For this exercise, write out exactly, and only, the lines running from the line that contains "for (let pair" through the line that contains "points = [vertex.co".

◆ Source records:
========================

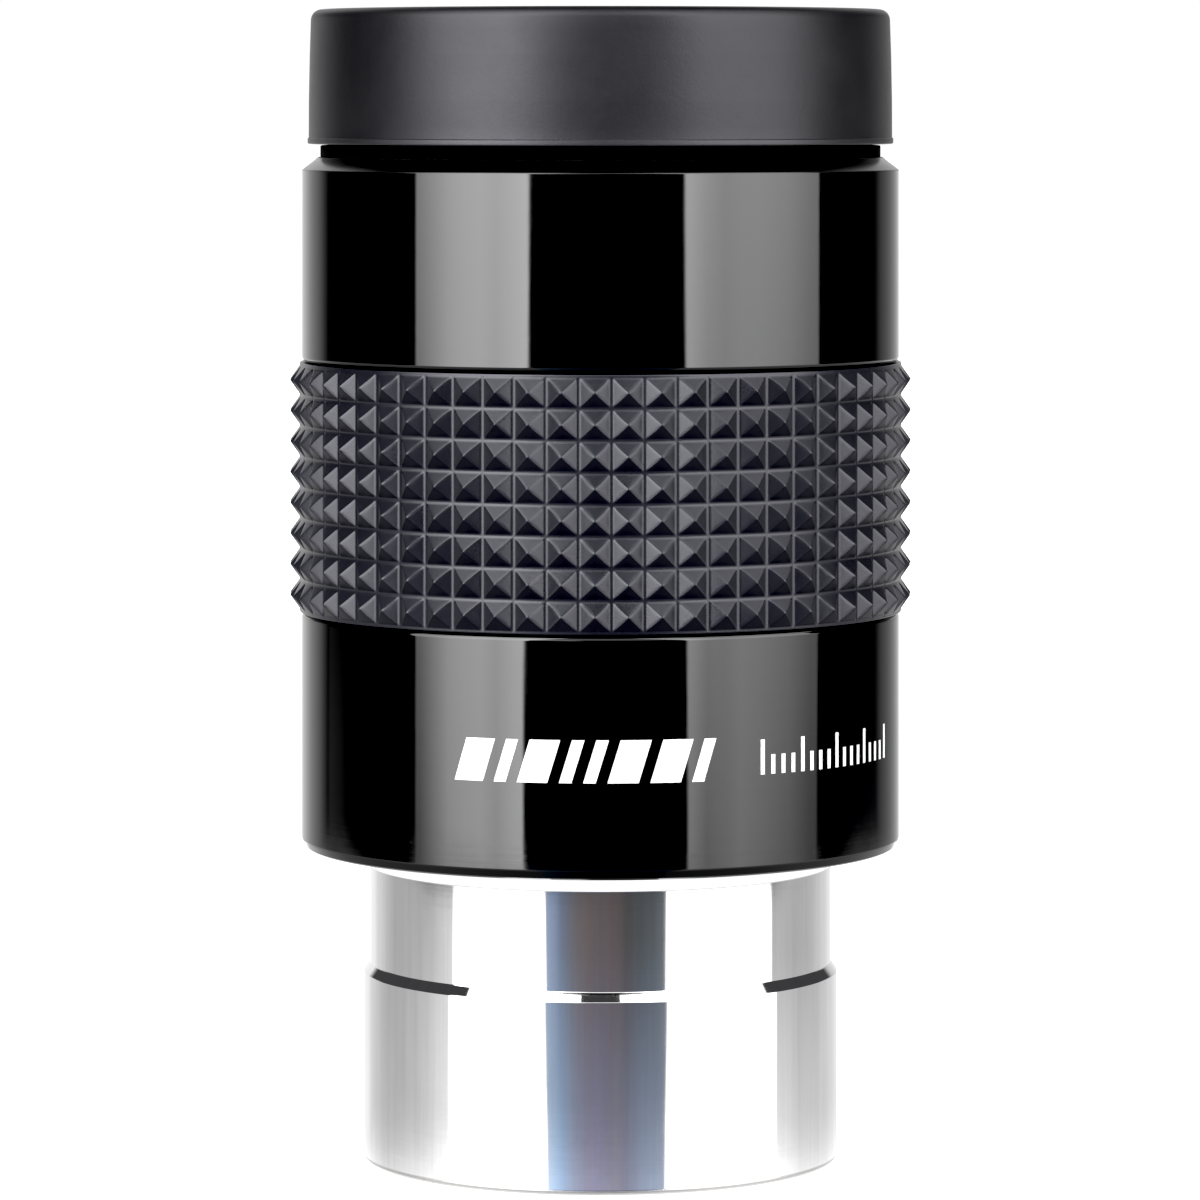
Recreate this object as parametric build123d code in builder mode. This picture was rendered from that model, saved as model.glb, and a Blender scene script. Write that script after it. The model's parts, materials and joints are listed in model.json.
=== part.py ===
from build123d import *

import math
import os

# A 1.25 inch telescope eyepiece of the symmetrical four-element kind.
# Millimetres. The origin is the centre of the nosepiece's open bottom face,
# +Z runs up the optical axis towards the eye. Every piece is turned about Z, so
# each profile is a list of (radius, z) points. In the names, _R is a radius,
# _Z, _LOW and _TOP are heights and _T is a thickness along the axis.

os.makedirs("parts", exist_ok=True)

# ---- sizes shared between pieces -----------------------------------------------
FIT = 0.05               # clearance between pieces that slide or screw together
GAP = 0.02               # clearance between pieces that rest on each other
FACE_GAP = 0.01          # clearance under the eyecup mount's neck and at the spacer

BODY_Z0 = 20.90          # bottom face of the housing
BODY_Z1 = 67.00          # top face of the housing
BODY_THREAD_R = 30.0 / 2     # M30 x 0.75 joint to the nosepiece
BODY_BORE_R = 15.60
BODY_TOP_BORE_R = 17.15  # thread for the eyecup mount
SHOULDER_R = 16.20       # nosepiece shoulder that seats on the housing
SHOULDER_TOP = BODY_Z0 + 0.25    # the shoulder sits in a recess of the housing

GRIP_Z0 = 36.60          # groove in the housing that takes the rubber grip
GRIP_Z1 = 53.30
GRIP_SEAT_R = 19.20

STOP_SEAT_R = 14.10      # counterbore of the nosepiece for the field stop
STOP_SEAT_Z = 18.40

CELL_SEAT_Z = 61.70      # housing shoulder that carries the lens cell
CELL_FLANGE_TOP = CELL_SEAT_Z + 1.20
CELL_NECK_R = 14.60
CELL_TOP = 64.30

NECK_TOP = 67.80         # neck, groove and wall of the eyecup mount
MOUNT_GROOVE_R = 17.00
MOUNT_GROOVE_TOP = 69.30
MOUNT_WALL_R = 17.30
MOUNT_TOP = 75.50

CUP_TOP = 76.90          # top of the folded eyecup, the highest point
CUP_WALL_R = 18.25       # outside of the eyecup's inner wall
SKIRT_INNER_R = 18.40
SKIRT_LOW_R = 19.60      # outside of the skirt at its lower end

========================

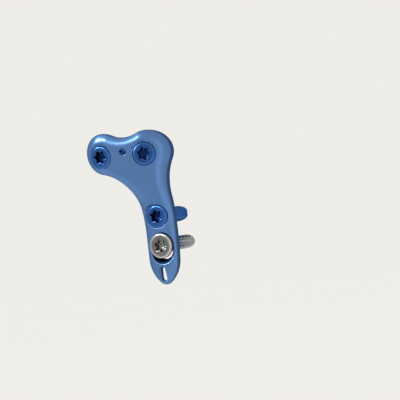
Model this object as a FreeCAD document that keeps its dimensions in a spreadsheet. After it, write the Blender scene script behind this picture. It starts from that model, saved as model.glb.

========================

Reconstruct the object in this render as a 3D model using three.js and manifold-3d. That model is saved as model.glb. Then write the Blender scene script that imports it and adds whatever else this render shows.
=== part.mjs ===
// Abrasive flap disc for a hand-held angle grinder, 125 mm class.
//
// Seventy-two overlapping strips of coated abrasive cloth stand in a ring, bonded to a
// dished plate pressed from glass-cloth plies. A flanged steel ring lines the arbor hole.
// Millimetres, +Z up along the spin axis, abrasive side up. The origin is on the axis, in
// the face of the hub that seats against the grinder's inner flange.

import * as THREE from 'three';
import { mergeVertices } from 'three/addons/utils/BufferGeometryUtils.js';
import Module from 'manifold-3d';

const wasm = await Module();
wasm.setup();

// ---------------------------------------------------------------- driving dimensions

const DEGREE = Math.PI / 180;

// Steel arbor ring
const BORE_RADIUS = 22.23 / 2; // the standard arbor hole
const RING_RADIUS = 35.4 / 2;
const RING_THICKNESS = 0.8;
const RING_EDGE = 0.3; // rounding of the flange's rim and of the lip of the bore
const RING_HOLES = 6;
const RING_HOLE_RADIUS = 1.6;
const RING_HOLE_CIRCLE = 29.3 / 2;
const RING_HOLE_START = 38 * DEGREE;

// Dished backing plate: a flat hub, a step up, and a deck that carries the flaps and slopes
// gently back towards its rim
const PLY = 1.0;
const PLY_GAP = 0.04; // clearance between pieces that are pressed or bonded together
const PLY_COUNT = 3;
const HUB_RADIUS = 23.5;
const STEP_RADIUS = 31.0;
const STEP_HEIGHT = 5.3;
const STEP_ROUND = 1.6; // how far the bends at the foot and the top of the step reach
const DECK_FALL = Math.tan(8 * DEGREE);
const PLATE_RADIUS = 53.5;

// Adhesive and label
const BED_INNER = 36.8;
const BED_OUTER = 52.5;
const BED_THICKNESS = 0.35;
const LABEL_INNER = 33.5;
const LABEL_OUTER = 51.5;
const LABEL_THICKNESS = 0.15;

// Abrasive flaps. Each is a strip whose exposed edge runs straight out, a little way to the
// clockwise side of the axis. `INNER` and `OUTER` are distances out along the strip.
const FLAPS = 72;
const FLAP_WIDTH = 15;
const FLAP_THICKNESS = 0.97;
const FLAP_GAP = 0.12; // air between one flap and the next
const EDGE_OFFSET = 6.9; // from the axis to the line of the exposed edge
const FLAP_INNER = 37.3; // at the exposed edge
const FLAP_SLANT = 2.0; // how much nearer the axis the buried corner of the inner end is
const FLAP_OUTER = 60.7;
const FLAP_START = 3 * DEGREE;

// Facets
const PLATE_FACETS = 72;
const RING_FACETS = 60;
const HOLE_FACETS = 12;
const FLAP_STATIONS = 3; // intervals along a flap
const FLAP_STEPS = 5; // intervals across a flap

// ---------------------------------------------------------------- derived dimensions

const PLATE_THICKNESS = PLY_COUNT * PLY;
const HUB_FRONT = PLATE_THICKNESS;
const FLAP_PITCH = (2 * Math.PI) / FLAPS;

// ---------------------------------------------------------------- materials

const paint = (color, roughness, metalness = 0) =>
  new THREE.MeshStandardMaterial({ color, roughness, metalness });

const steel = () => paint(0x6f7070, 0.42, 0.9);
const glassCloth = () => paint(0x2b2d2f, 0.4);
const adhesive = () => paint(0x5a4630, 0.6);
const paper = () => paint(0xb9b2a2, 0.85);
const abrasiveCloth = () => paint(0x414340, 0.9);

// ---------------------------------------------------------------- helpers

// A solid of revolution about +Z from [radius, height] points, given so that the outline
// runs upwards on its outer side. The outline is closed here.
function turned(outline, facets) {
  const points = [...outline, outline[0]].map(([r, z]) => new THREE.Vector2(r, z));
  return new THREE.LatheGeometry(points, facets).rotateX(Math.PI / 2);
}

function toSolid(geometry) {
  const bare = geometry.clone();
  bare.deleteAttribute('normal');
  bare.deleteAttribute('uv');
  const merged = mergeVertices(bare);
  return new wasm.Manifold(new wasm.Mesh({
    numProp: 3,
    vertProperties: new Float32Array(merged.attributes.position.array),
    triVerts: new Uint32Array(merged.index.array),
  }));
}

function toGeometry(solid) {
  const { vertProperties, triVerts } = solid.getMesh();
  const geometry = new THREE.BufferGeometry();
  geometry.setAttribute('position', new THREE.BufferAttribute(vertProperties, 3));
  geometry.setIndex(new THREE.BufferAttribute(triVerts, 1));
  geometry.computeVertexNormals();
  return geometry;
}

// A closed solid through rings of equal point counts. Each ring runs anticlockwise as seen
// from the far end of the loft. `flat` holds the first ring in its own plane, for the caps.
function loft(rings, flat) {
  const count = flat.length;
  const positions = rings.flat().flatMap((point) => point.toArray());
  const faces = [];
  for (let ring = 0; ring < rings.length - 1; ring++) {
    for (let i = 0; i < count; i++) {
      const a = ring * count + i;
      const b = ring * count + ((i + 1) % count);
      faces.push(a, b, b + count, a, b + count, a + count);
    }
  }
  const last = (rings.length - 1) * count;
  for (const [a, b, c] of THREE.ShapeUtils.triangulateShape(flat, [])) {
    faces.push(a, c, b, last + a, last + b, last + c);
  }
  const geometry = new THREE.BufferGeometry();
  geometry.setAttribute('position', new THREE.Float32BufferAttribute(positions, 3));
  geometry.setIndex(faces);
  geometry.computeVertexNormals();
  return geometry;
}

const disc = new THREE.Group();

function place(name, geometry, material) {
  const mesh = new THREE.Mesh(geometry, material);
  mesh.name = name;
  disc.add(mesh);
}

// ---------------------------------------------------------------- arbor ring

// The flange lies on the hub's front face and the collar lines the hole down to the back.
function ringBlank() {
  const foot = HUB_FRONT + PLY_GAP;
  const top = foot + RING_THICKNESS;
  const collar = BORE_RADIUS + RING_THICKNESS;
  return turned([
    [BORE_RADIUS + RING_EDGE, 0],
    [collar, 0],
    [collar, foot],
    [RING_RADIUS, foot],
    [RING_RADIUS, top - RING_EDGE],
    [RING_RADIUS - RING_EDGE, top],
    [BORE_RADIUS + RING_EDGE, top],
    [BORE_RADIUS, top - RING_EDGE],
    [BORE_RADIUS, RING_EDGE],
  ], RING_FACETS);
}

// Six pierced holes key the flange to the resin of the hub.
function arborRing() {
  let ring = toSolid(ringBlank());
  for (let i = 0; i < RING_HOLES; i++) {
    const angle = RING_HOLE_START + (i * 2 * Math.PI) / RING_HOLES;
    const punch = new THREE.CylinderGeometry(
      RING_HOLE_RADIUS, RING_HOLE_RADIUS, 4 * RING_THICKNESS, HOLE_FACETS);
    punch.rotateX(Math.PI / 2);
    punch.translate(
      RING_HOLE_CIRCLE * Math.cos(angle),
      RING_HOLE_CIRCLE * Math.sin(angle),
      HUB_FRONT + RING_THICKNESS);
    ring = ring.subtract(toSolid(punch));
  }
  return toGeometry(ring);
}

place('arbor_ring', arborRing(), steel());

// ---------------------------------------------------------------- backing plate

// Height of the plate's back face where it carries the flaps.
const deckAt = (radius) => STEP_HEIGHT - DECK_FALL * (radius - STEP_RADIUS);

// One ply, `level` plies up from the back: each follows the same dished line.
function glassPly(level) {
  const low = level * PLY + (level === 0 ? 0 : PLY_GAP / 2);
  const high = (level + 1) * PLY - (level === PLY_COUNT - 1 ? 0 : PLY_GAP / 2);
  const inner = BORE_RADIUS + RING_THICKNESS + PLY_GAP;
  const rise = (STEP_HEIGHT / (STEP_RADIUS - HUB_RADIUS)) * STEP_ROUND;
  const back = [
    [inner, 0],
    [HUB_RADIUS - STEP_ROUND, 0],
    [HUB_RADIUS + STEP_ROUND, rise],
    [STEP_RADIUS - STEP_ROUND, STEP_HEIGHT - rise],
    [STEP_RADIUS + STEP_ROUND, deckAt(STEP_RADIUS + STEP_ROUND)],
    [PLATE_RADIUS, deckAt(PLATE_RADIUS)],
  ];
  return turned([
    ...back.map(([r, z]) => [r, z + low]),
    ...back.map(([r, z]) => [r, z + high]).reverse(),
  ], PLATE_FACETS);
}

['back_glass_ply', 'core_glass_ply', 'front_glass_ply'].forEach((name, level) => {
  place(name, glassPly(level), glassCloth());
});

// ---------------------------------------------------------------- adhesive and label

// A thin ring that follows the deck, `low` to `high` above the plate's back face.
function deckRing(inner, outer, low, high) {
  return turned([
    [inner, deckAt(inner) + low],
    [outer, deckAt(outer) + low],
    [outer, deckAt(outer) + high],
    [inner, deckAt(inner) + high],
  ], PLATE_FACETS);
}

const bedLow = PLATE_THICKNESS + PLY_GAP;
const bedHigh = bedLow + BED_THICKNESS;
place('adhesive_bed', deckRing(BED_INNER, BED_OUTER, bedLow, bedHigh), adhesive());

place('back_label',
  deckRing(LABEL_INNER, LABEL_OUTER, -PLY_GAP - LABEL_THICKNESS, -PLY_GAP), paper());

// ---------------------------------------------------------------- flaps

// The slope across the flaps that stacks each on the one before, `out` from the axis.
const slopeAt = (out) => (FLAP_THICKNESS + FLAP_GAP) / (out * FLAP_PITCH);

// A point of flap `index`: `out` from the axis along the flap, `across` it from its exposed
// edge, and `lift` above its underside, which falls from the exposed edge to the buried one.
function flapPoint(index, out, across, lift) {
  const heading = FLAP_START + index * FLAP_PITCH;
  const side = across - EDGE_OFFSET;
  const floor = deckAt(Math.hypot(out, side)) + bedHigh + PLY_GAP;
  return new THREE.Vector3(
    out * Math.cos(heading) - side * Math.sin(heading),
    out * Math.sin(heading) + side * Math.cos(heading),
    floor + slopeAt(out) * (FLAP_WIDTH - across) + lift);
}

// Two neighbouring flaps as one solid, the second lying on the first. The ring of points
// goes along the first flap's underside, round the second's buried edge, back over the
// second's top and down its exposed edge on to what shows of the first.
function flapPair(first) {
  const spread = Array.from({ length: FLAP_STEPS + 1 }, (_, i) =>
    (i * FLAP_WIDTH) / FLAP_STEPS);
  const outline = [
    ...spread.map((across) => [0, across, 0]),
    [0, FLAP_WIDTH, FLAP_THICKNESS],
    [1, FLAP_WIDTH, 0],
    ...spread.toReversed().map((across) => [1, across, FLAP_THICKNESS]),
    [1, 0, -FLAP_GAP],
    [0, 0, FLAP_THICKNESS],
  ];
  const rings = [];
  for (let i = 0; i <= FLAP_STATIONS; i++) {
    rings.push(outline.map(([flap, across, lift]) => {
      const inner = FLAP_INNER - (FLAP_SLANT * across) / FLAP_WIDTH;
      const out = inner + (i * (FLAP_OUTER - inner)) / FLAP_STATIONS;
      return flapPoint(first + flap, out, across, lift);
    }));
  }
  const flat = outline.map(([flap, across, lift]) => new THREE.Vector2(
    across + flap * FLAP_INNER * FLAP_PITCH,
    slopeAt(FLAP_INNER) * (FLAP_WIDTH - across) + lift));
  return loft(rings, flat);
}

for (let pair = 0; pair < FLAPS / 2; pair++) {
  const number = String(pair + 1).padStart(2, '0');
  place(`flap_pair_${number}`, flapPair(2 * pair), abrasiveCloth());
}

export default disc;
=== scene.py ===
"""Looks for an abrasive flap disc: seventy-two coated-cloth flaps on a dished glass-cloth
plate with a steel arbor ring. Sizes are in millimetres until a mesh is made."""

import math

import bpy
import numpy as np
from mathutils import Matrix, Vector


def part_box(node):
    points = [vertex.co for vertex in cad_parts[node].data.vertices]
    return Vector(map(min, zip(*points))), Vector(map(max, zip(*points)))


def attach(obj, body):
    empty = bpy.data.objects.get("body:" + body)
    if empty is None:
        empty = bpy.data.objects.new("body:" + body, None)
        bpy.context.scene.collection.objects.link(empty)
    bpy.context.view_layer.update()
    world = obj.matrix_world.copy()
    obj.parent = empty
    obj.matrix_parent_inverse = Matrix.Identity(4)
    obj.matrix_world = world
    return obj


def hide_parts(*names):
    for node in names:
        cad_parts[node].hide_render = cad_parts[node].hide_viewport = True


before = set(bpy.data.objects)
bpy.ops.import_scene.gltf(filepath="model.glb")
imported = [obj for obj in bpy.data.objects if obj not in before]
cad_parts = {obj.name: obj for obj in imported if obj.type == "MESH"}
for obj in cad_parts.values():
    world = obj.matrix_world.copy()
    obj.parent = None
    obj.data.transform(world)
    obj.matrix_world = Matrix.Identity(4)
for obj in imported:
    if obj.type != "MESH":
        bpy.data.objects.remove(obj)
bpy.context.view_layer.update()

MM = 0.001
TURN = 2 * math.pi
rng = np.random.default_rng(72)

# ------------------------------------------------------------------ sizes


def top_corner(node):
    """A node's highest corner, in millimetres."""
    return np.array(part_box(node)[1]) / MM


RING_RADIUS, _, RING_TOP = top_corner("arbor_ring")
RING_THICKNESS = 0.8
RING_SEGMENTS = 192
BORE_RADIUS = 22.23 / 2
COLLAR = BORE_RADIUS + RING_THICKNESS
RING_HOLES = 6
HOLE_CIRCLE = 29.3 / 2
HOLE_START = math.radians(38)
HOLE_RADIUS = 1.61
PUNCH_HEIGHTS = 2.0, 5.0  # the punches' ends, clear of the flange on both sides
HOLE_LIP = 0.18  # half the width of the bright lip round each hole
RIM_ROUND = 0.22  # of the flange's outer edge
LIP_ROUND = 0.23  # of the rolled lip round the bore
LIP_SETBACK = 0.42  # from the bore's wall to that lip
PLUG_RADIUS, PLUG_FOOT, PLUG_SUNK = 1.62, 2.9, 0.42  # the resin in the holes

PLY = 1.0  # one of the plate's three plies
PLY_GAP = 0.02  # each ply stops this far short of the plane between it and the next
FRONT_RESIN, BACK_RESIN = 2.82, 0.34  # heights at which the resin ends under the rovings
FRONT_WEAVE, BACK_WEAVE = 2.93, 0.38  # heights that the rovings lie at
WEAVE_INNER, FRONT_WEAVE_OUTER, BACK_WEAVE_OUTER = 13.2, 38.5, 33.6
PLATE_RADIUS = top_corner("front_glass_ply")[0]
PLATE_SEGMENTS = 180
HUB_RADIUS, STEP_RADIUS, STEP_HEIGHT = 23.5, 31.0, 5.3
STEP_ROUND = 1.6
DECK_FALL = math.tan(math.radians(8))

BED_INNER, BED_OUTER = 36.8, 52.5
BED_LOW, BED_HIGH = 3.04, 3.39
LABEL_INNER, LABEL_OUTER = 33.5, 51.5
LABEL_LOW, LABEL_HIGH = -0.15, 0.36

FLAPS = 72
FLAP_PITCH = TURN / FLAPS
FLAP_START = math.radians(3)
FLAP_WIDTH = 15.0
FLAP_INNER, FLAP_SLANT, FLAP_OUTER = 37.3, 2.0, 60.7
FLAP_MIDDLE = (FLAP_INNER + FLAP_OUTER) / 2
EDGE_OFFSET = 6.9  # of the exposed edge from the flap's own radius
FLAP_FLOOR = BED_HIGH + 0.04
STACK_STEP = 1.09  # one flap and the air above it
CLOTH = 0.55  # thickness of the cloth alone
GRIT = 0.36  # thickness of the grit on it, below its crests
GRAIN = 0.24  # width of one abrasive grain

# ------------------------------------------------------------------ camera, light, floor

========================

◆ Result of this exercise:
for (let pair = 0; pair < FLAPS / 2; pair++) {
  const number = String(pair + 1).padStart(2, '0');
  place(`flap_pair_${number}`, flapPair(2 * pair), abrasiveCloth());
}

export default disc;
=== scene.py ===
"""Looks for an abrasive flap disc: seventy-two coated-cloth flaps on a dished glass-cloth
plate with a steel arbor ring. Sizes are in millimetres until a mesh is made."""

import math

import bpy
import numpy as np
from mathutils import Matrix, Vector


def part_box(node):
    points = [vertex.co for vertex in cad_parts[node].data.vertices]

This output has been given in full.